Petite anecdote : Dans beaucoup de lieux, les toilettes sèches séparent urine et matières solides pour éviter l’excès d’humidité. Ici, ce n’est pas nécessaire… car tout sèche naturellement, merci la tramontane !
La question de la récupération de l’eau prend tout son sens dans cette région soumise aux sécheresses. Et il ne s’agit pas seulement de la récupérer, mais bien d’en faire un usage raisonné, voire minimaliste pour la préserver.
Ainsi, à Can Decreix, on réfléchit à l’utilisation des ressources en pensant au fonctionnement de l’ensemble de l’écosystème, on tire partie des ressources insoupçonnées des plantes, de l’eau et même du feu.
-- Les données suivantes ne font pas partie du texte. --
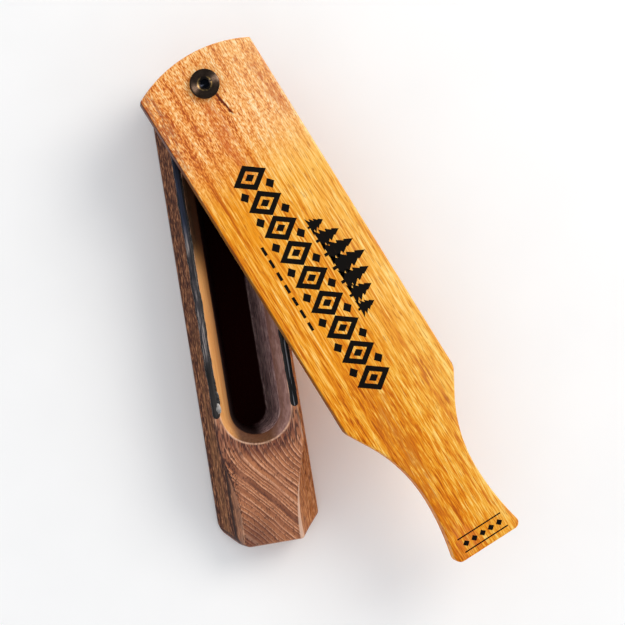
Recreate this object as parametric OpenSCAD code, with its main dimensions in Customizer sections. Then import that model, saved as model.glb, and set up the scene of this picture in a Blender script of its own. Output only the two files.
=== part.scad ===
// Box turkey call: a hollowed one-piece sound box with a friction rail on each lip,
// and a paddle lid that swings and rocks on a sprung screw.
// Frame: +X runs from the pivot screw towards the ramped end, +Z is up,
// and the origin is on the base plane, straight below the screw.

/* [Sound box] */
// Width across the foot of the box
foot_w = 47.4; // [45:0.1:50]
// Width across the narrow waist of the box
waist_w = 27.5; // [27:0.1:29]
// Height of the lips above the table
box_h = 40; // [39.5:0.1:41]
// Distance from the screw to the ramped end
box_reach = 210.5; // [200:0.5:216]
// Distance from the screw back to the near end
box_back = 12; // [11:0.5:13]
// Radius of the hollow along each outer side
cove_r = 22; // [21.5:0.1:22.5]
// Height of the waist above the table
cove_z = 24; // [23.5:0.1:24.5]
// Size of the flats across the four upright corners
corner_cut = 9.8; // [6:0.1:11]
// Slope of the far ramp, in degrees
ramp_slope = 25; // [20:1:28]
// Where the top starts to curve down into the ramp
ramp_start = 156; // [152:0.5:160]
// Radius of that curve
ramp_r = 50; // [40:1:60]
// Height of the lowered seat around the spring
seat_h = 37.5; // [37:0.1:38]
// Where the lowered seat ends
seat_reach = 18; // [17.5:0.1:19]

/* [Sound chamber] */
// Half width of the mouth, across the outer edge of its bevel
mouth_half = 16.4; // [15.8:0.1:16.6]
// Half width at the inner edge of the bevel
throat_half = 11.3; // [10.5:0.1:11.4]
// Half width of the floor, before its rounded corner
floor_half = 7.8; // [7:0.1:9]
// Thickness of the floor
floor_t = 5; // [4:0.5:8]
// Radius of the floor's corner
floor_fillet = 2.5; // [1:0.1:4]
// Centre of the rounded near end
chamber_near = 40.4; // [39:0.1:44]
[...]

Il s’agit ni plus ni moins, par la cascade des ressources, de restaurer au maximum le cycle naturel en se débarrassant des concepts d’ “utilité” et de “déchets”. Tout le plaisir, tout le sens donné à cette démarche est d’ailleurs dans cette recherche de l’harmonie, de la réutilisation et du partage de connaissances au quotidien.